## Directions for this task
Set down the material exactly as given, please, from its first line through the line that includes "JOINT_GAP = 0.0003".

## Provided material
= = =

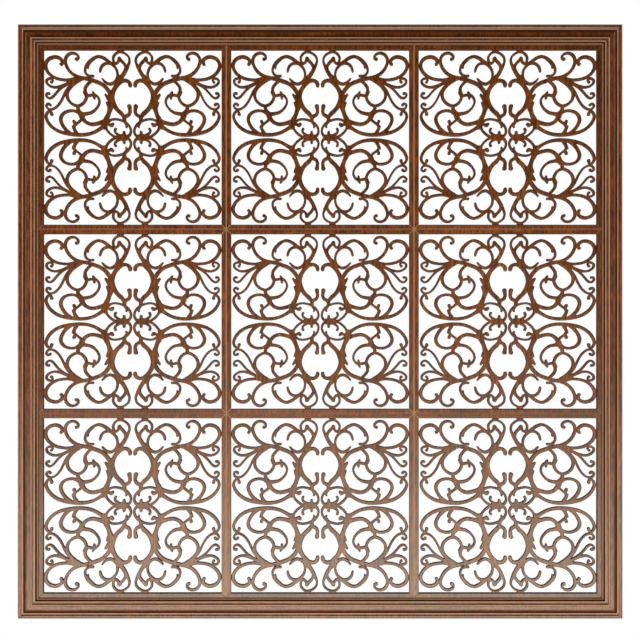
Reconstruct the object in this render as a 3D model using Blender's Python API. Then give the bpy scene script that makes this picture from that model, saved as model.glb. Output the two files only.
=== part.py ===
"""Carved openwork wooden panel: a moulded frame around three rows of three pierced scrollwork cells.

The front looks along -Y, +Z is up and +X is to the right. The origin is on the back of the top
moulding, half way along it, where the panel is fixed to a wall.
"""

import math

import bmesh
import bpy
from mathutils import Matrix, Vector
from mathutils.geometry import delaunay_2d_cdt

# Overall sizes, in metres
PANEL_WIDTH = 1.210
PANEL_HEIGHT = 1.189
COLUMNS = ("left", "centre", "right")
ROWS = ("top", "middle", "bottom")
JOINT_GAP = 0.0003

# The mitred moulding around the panel: how far in from its outer edge, and how far out from the back
MOULDING_WIDTH = 0.042
MOULDING_DEPTH = 0.030
OUTER_EDGE_DEPTH = 0.013
OUTER_BEAD_START = 0.0022
OUTER_BEAD_END = 0.0110
OUTER_BEAD_DEPTH = 0.016
OUTER_GROOVE_AT = 0.0126
BAND_START = 0.0164
BAND_START_DEPTH = 0.017
BAND_END = 0.0262
BAND_END_DEPTH = 0.0207
RIDGE_START = 0.0280
RIDGE_END = 0.0296
STEP_START = 0.0308
STEP_END = 0.0361
STEP_DEPTH = 0.0272
INNER_BEAD_START = 0.0382
INNER_BEAD_DEPTH = 0.022

# The mitred strips that border each cell
STRIP_WIDTH = 0.0095
STRIP_DEPTH = 0.018
STRIP_CHAMFER = 0.0012

# The pierced scrollwork, sawn from board in a left and a right half for each cell
SCROLL_THICKNESS = 0.011
SCROLL_SET_BACK = 0.0015

# The scroll pattern is drawn for one quarter of a cell, in millimetres from the cell's middle:
# outwards to the side, then outwards to the top or bottom. The quarter's sheet has this size.
SHEET_WIDTH = 178
SHEET_HEIGHT = 174

# Each point of a stroke's middle line is followed by the stroke's width there
LIGHT, MEDIUM, BROAD, HEAVY = 5.2, 6.4, 8.4, 14.5
CROWN = (56, 25, BROAD)
WAIST = (104, 47, MEDIUM)
BRANCH = (115, 114, MEDIUM)
ARCH_TOP = (84, 117, MEDIUM)
LOOP_SIDE = (92, 82, MEDIUM)
SPRING = (38, 147, LIGHT)
SCROLLS_MEET = (135, 151, MEDIUM)
STROKES = {
    "centre plate": ((7, 0, 10.0), (38, 0, 10.0)),
    "small loop": ((8, 0, LIGHT), (4, 15, LIGHT), (17, 33, LIGHT), CROWN),
    "small loop right": ((35, 0, LIGHT), CROWN),
    "stem and bottom loop": (
        CROWN, (46, 50, BROAD), (43, 68, HEAVY), (41, 90, HEAVY), (24, 115, BROAD),
        (7, 150, LIGHT), (23, 169, LIGHT), (38, 160, LIGHT), SPRING,
    ),
    "lower arc": ((46, 86, MEDIUM), (60, 108, MEDIUM), ARCH_TOP, BRANCH),
    "outer arc": (
        CROWN, (92, 6, MEDIUM), (142, 11, MEDIUM), (171, 40, MEDIUM), (165, 55, LIGHT), BRANCH,
    ),
    "inner arc and loop": (CROWN, (78, 26, MEDIUM), (106, 46, MEDIUM), (131, 80, MEDIUM), BRANCH),
    "curl": (WAIST, (74, 55, LIGHT), (67, 76, LIGHT), LOOP_SIDE),
    "loop left": (WAIST, LOOP_SIDE, ARCH_TOP),
    "corner scroll": (
        BRANCH, (150, 117, MEDIUM), (172, 141, BROAD), (154, 160, BROAD), SCROLLS_MEET,
    ),
    "bottom scroll": (BRANCH, SCROLLS_MEET, (130, 167, MEDIUM), (111, 164, LIGHT)),
    "arch": (ARCH_TOP, (96, 136, LIGHT), (68, 162, MEDIUM), SPRING),
    "foot": ((26, 166, 14.0), (26, 174, 14.0)),
}

# Colours as the finished wood shows them: linear red, green and blue
MOULDING_COLOUR = (0.115, 0.040, 0.020)
STRIP_COLOUR = (0.135, 0.048, 0.024)
SCROLL_COLOUR = (0.100, 0.034, 0.018)
WOOD_ROUGHNESS = 0.42

# Sizes worked out from those above
CELL_WIDTH = (PANEL_WIDTH - 2 * MOULDING_WIDTH) / len(COLUMNS)
CELL_HEIGHT = (PANEL_HEIGHT - 2 * MOULDING_WIDTH) / len(ROWS)
PANEL_MIDDLE_Z = (MOULDING_WIDTH - PANEL_HEIGHT) / 2
SCROLL_FRONT = STRIP_DEPTH - SCROLL_SET_BACK


def clear_scene():
    for obj in list(bpy.data.objects):
        bpy.data.objects.remove(obj, do_unlink=True)


def wood(name, colour):
    """A Principled material of one plain wood colour."""
    material = bpy.data.materials.new(name)
    material.use_nodes = True
    shader = material.node_tree.nodes["Principled BSDF"]
    shader.inputs["Base Color"].default_value = (*colour, 1.0)
    shader.inputs["Roughness"].default_value = WOOD_ROUGHNESS
    shader.inputs["Metallic"].default_value = 0.0
    return material


def add_object(name, bm, material, panel):
    """Turns a bmesh into an object of the panel, placed from the panel's middle."""
    bm.normal_update()
    bmesh.ops.recalc_face_normals(bm, faces=bm.faces)
    mesh = bpy.data.meshes.new(name)
    bm.to_mesh(mesh)
    bm.free()
    mesh.materials.append(material)
    obj = bpy.data.objects.new(name, mesh)
    obj.parent = panel
    panel.users_collection[0].objects.link(obj)
    return obj


def mitred_bar(section, length, side, middle):
    """A bar of one section whose ends are cut at 45 degrees.

    The section's points are (in from the outer edge, out from the back), and length is along the
    outer edge. The bar is made as a top one and then turned about the middle of what it borders,
    which is (x, z) with half its size towards the bar.
    """
    x, z, reach, turn = *middle, *side
    bm = bmesh.new()
    ring = [bm.verts.new((0, -out, reach - inwards)) for inwards, out in section]
    face = bm.faces.new(ring)
    grown = bmesh.ops.extrude_face_region(bm, geom=[face])["geom"]
    right_end = [item for item in grown if isinstance(item, bmesh.types.BMVert)]
    for verts, way in ((ring, -1), (right_end, 1)):
        for vert in verts:
            inwards = reach - vert.co.z
            vert.co.x = way * (length / 2 - inwards - JOINT_GAP / 2)
    bm.transform(Matrix.Translation((x, 0, z)) @ Matrix.Rotation(turn, 4, "Y"))
    return bm


def sides_of(width, height):
    """For each side of a rectangle: its name, its length, and (half the size towards it, the turn)."""
    return (
        ("top", width, (height / 2, 0.0)),
        ("right", height, (width / 2, math.pi / 2)),
        ("bottom", width, (height / 2, math.pi)),
        ("left", height, (width / 2, -math.pi / 2)),
    )


def moulding_section():
    """The frame's section: outer bead, groove, broad band, ridge, a step down and an inner bead."""
    inner_edge = MOULDING_WIDTH - JOINT_GAP / 2
    return (
        (0, 0),
        (0, OUTER_EDGE_DEPTH),
        (OUTER_BEAD_START, OUTER_BEAD_DEPTH),
        (OUTER_BEAD_END, OUTER_BEAD_DEPTH),
        (OUTER_GROOVE_AT, OUTER_EDGE_DEPTH),
        (BAND_START, BAND_START_DEPTH),
        (BAND_END, BAND_END_DEPTH),
        (RIDGE_START, MOULDING_DEPTH),
        (RIDGE_END, MOULDING_DEPTH),
        (STEP_START, STEP_DEPTH),
        (STEP_END, STEP_DEPTH),
        (INNER_BEAD_START, INNER_BEAD_DEPTH),
        (inner_edge, INNER_BEAD_DEPTH),
        (inner_edge, 0),
    )


def strip_section():
    """A flat strip with both front edges eased, clear of its neighbours by half a gap each side."""
    outer, inner = JOINT_GAP / 2, STRIP_WIDTH
    shoulder = STRIP_DEPTH - STRIP_CHAMFER
    return (
        (outer, 0),
        (outer, shoulder),
        (outer + STRIP_CHAMFER, STRIP_DEPTH),
        (inner - STRIP_CHAMFER, STRIP_DEPTH),
        (inner, shoulder),
        (inner, 0),
    )


def ribbon(stroke):
    """The outline of a stroke: its points moved half a width to each side, mitred at the bends."""
    points = [Vector(point[:2]) for point in stroke]
    left, right = [], []
    for i, (point, (_, _, width)) in enumerate(zip(points, stroke)):
        before = (point - points[i - 1]).normalized() if i else None
        after = (points[i + 1] - point).normalized() if i + 1 < len(points) else None
        before, after = before or after, after or before
        along = (before + after).normalized()
        across = Vector((-along.y, along.x)) * (width / 2 / along.dot(after))
        left.append(point + across)
        right.append(point - across)
    return left + right[::-1]


def scroll_outlines(way):
    """Every stroke of one half of a cell, as anticlockwise outlines in metres from its middle."""
    reach_x = CELL_WIDTH / 2 - STRIP_WIDTH - JOINT_GAP
    reach_z = CELL_HEIGHT / 2 - STRIP_WIDTH - JOINT_GAP
    for stroke in STROKES.values():
        for up in (1, -1):
            placed = [
                Vector((way * x / SHEET_WIDTH * reach_x, up * y / SHEET_HEIGHT * reach_z))
                for x, y in ribbon(stroke)
            ]
            # The ribbon runs clockwise as drawn, and each mirroring turns it round
            yield placed if way * up < 0 else placed[::-1]


def pierced_plate(outlines, x, z):
    """The area that any of the outlines covers, as one plate of the scrollwork's thickness."""
    corners, polygons = [], []
    for outline in outlines:
        polygons.append([len(corners) + i for i in range(len(outline))])
        corners.extend(outline)
    flat = delaunay_2d_cdt(corners, [], polygons, 0, 1e-7)
    points, triangles, covered_by = flat[0], flat[2], flat[5]
    bm = bmesh.new()
    verts = [bm.verts.new((x + point.x, -SCROLL_FRONT, z + point.y)) for point in points]
    for triangle, owners in zip(triangles, covered_by):
        if owners:
            bm.faces.new([verts[i] for i in triangle])
    loose = [vert for vert in bm.verts if not vert.link_faces]
    bmesh.ops.delete(bm, geom=loose, context="VERTS")
    bmesh.ops.dissolve_limit(bm, angle_limit=0.001, verts=bm.verts, edges=bm.edges)
    grown = bmesh.ops.extrude_face_region(bm, geom=bm.faces[:])["geom"]
    back = [item for item in grown if isinstance(item, bmesh.types.BMVert)]
    bmesh.ops.translate(bm, verts=back, vec=(0, SCROLL_THICKNESS, 0))
    return bm


def add_mouldings(panel):
    material = wood("moulding wood", MOULDING_COLOUR)
    for name, length, side in sides_of(PANEL_WIDTH, PANEL_HEIGHT):
        bar = mitred_bar(moulding_section(), length, side, (0, 0))
        add_object(f"moulding_{name}", bar, material, panel)


def add_cell(cell_name, x, z, materials, panel):
    """One cell: four mitred strips and the two halves of its scrollwork."""
    strip_wood, scroll_wood = materials
    for name, length, side in sides_of(CELL_WIDTH, CELL_HEIGHT):
        bar = mitred_bar(strip_section(), length, side, (x, z))
        add_object(f"strip_{cell_name}_{name}", bar, strip_wood, panel)
    for name, way in (("left", -1), ("right", 1)):
        plate = pierced_plate(scroll_outlines(way), x, z)
        add_object(f"scrolls_{cell_name}_{name}", plate, scroll_wood, panel)


def add_cells(panel):
    materials = wood("strip wood", STRIP_COLOUR), wood("scroll wood", SCROLL_COLOUR)
    for row, row_name in enumerate(ROWS):
        z = ((len(ROWS) - 1) / 2 - row) * CELL_HEIGHT
        for column, column_name in enumerate(COLUMNS):
            x = (column - (len(COLUMNS) - 1) / 2) * CELL_WIDTH
            add_cell(f"{row_name}_{column_name}", x, z, materials, panel)


def main():
    clear_scene()
    collection = bpy.data.collections.new("carved_panel")
    bpy.context.scene.collection.children.link(collection)
    panel = bpy.data.objects.new("panel_middle", None)
    panel.location.z = PANEL_MIDDLE_Z
    collection.objects.link(panel)
    add_mouldings(panel)
    add_cells(panel)


main()
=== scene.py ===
"""Dresses the carved openwork panel: fine scrollwork, mouldings and strips in stained, glazed wood with
painted shade and highlights.

The front looks along -Y, +Z is up and +X is to the right. The origin is on the back of the top
moulding, half way along it. Lengths are in metres, apart from the scroll pattern in millimetres.
"""

import logging
import math
from collections.abc import Iterator, Mapping, Sequence
from dataclasses import dataclass, field
from enum import Enum
from typing import ClassVar

import bmesh
import bpy
from bmesh.types import BMEdge, BMesh, BMLayerItem, BMVert
from bpy.types import Material
from mathutils import Matrix, Vector
from mathutils.geometry import convex_hull_2d, delaunay_2d_cdt
from mathutils.kdtree import KDTree


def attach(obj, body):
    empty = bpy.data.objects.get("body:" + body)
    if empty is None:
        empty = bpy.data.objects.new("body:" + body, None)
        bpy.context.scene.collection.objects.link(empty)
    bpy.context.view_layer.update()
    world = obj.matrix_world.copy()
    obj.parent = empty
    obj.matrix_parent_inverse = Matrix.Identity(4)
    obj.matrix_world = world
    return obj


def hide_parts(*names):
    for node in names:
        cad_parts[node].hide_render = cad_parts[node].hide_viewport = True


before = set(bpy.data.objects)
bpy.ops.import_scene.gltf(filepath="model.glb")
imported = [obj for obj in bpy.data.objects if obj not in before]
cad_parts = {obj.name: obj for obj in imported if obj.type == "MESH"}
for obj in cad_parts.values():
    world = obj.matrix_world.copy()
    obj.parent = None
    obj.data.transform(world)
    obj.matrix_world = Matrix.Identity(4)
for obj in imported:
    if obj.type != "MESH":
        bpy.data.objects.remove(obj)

Colour = tuple[float, float, float]

LOG = logging.getLogger("carved_panel")
MM: float = 0.001
COLUMNS: tuple[str, ...] = ("left", "centre", "right")
ROWS: tuple[str, ...] = ("top", "middle", "bottom")

# A face counts as flat where more than this share of its normal points along the depth. The
# scrollwork's fronts and backs are told from its walls by the lower share.
FLAT: float = 0.995
FRONT: float = 0.9
# Edges that turn by more than this are drawn sharp.
SHARP_ANGLE: float = math.radians(48)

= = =

## Output of the task
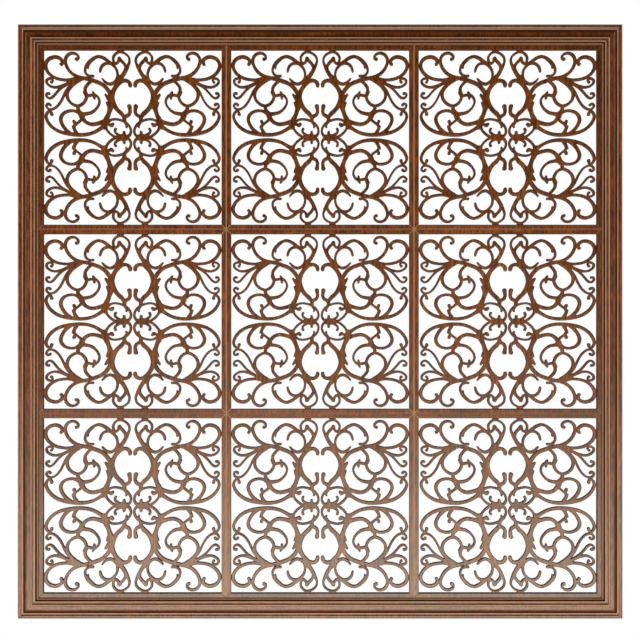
Reconstruct the object in this render as a 3D model using Blender's Python API. Then give the bpy scene script that makes this picture from that model, saved as model.glb. Output the two files only.
=== part.py ===
"""Carved openwork wooden panel: a moulded frame around three rows of three pierced scrollwork cells.

The front looks along -Y, +Z is up and +X is to the right. The origin is on the back of the top
moulding, half way along it, where the panel is fixed to a wall.
"""

import math

import bmesh
import bpy
from mathutils import Matrix, Vector
from mathutils.geometry import delaunay_2d_cdt

# Overall sizes, in metres
PANEL_WIDTH = 1.210
PANEL_HEIGHT = 1.189
COLUMNS = ("left", "centre", "right")
ROWS = ("top", "middle", "bottom")
JOINT_GAP = 0.0003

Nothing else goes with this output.